>> begin Extracted material

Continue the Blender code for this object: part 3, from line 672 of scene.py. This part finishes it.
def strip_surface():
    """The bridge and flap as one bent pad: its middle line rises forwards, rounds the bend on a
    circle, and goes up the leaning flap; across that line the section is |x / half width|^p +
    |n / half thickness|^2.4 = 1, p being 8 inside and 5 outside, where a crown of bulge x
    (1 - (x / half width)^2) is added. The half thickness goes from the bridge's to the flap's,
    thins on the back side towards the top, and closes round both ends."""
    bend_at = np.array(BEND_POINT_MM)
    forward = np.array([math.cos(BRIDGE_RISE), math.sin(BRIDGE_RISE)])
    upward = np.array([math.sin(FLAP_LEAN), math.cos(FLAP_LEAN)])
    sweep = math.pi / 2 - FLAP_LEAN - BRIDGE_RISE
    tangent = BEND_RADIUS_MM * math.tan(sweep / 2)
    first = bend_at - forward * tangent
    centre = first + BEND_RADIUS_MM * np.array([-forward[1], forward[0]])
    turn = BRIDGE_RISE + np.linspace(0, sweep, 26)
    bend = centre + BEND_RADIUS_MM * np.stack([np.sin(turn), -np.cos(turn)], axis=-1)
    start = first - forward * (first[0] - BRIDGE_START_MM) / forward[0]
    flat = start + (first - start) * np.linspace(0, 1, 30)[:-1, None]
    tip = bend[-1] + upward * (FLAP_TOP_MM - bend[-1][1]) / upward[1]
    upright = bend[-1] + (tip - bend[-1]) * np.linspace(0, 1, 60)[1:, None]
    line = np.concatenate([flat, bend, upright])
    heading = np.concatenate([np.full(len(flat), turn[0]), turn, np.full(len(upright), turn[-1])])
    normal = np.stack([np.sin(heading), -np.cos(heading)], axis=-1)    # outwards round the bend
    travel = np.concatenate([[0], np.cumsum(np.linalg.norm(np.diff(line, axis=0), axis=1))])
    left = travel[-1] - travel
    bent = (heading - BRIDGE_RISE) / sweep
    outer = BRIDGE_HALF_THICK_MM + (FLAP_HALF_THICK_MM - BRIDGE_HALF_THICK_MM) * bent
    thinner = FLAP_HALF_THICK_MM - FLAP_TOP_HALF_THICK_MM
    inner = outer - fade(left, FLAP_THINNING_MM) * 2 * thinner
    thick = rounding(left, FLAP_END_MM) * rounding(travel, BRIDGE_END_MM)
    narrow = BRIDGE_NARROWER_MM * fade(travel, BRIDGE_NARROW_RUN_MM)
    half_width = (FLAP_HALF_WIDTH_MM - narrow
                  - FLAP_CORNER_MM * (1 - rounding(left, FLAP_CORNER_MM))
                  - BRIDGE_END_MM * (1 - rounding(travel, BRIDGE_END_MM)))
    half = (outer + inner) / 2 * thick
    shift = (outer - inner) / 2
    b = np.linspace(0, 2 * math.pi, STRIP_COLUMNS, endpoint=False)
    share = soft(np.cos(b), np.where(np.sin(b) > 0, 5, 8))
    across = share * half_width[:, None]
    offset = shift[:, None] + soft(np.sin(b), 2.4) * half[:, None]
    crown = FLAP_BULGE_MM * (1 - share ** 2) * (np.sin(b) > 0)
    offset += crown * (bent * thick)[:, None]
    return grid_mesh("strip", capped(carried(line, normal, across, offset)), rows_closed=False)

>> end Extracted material
>> begin Extracted material

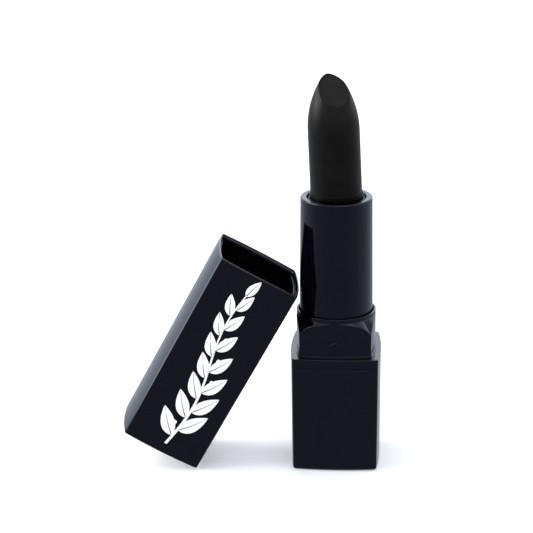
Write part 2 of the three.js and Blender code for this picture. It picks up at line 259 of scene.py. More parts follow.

>> end Extracted material

§ Exercise task: Look through the entries above. Extract each line with the word "from".

§ Exercise answer:
Continue the Blender code for this object: part 3, from line 672 of scene.py. This part finishes it.
    (1 - (x / half width)^2) is added. The half thickness goes from the bridge's to the flap's,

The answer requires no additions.